Set down the lines from the one containing "Turn this picture" to the one containing "const DRAIN_CIRCLE = 26;", both lines included, exactly as they stand and with no other lines.

━━━━━━━━━━━━━━━━━━━━━━━━━━━━━━

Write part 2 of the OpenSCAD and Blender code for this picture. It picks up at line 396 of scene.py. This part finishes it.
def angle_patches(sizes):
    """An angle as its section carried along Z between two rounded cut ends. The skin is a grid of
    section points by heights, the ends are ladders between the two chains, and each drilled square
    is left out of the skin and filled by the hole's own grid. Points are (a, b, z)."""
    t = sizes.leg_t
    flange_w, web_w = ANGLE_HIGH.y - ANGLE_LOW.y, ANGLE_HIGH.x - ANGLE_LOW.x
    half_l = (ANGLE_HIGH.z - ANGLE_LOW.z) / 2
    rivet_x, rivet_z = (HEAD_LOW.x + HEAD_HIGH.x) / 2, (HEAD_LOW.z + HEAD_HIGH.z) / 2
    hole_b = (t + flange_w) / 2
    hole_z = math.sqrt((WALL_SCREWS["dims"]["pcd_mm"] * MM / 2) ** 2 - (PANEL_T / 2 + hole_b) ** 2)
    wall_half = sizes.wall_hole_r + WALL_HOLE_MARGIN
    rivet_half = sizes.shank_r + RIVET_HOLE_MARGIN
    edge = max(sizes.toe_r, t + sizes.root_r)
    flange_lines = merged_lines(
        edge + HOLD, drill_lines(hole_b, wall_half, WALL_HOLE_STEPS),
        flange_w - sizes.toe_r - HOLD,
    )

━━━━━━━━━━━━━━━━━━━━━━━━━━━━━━

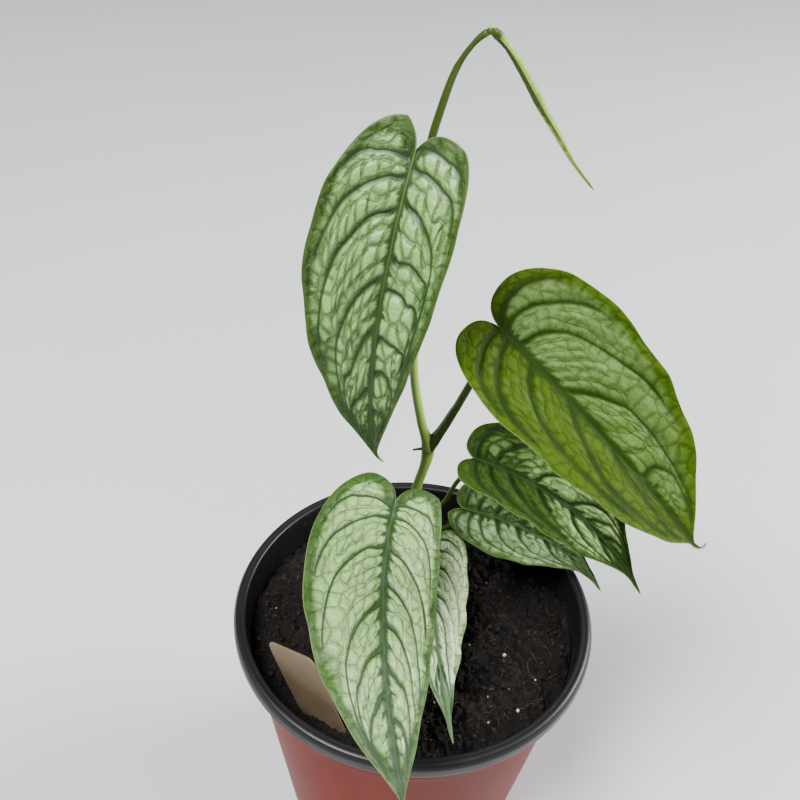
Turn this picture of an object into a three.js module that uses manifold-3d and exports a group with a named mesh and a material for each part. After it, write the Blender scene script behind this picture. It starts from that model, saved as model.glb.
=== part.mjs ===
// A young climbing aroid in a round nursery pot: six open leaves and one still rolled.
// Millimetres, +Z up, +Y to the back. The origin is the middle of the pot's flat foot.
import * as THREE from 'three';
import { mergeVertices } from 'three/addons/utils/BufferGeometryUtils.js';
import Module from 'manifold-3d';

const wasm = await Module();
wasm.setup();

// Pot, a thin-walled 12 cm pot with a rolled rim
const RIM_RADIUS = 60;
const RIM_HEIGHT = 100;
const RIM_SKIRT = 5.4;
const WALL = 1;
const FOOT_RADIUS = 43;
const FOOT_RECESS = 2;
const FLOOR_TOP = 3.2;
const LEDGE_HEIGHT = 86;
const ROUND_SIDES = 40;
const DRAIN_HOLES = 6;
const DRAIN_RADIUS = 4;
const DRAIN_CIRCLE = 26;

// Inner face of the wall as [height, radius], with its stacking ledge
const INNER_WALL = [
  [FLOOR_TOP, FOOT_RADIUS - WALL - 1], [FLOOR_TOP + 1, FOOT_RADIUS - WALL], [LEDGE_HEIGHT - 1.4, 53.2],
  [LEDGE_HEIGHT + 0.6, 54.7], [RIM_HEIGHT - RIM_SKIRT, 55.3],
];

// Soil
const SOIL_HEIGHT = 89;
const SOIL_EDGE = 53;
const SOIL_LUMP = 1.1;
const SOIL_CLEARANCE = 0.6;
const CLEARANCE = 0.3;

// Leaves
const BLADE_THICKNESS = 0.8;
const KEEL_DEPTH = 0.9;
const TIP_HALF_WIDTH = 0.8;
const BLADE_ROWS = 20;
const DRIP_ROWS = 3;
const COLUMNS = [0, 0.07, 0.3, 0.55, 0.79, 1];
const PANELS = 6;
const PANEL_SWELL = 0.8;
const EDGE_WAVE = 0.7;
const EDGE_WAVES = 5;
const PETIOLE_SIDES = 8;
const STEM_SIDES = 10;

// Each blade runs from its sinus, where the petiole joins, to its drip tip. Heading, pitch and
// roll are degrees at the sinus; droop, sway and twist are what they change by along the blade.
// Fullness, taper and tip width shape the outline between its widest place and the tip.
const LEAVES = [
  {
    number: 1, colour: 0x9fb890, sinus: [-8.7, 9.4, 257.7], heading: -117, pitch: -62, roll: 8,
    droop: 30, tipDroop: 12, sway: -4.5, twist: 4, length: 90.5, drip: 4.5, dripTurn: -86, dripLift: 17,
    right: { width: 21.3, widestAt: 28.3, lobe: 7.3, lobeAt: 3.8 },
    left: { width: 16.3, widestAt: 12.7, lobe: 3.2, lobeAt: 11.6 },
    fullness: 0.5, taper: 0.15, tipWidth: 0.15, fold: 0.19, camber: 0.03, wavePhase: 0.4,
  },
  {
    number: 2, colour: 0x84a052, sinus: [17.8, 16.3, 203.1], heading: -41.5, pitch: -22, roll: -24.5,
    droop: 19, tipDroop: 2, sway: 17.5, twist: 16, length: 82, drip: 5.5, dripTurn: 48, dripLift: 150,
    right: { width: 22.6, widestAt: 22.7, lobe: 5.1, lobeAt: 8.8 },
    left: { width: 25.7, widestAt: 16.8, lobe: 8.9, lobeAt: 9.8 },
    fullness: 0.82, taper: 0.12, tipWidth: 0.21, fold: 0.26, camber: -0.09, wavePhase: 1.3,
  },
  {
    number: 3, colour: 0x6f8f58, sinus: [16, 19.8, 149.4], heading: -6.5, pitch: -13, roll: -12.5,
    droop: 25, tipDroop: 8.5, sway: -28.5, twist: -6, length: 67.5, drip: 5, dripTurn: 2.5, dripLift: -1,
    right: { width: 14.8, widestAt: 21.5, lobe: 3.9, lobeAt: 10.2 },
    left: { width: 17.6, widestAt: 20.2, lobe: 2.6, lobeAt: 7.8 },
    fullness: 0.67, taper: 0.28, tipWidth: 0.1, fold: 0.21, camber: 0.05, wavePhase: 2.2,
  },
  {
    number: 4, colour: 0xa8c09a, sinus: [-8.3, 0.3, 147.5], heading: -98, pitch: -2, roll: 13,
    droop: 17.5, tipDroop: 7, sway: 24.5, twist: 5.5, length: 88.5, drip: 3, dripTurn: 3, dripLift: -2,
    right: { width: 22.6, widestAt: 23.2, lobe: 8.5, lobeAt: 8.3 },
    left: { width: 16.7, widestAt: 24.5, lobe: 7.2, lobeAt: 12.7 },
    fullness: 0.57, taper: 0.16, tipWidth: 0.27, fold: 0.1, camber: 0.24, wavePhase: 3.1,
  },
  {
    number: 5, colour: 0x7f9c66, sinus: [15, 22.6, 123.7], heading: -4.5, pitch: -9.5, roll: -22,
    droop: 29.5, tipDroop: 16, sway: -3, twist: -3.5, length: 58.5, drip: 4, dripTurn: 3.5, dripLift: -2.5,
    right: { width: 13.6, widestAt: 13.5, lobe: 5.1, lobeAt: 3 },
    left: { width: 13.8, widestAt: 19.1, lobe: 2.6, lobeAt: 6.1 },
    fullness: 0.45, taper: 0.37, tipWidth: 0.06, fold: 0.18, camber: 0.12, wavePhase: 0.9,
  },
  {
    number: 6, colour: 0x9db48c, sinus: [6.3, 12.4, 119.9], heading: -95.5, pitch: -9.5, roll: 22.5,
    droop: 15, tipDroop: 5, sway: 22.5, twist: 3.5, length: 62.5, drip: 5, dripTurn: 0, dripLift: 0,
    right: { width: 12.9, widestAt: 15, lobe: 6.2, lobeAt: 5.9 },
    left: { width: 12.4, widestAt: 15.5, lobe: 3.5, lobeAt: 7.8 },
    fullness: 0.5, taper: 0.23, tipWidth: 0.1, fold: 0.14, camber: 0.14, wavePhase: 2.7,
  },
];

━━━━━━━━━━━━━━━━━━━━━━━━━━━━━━

■ **OUTPUT BELOW**:
Turn this picture of an object into a three.js module that uses manifold-3d and exports a group with a named mesh and a material for each part. After it, write the Blender scene script behind this picture. It starts from that model, saved as model.glb.
=== part.mjs ===
// A young climbing aroid in a round nursery pot: six open leaves and one still rolled.
// Millimetres, +Z up, +Y to the back. The origin is the middle of the pot's flat foot.
import * as THREE from 'three';
import { mergeVertices } from 'three/addons/utils/BufferGeometryUtils.js';
import Module from 'manifold-3d';

const wasm = await Module();
wasm.setup();

// Pot, a thin-walled 12 cm pot with a rolled rim
const RIM_RADIUS = 60;
const RIM_HEIGHT = 100;
const RIM_SKIRT = 5.4;
const WALL = 1;
const FOOT_RADIUS = 43;
const FOOT_RECESS = 2;
const FLOOR_TOP = 3.2;
const LEDGE_HEIGHT = 86;
const ROUND_SIDES = 40;
const DRAIN_HOLES = 6;
const DRAIN_RADIUS = 4;
const DRAIN_CIRCLE = 26;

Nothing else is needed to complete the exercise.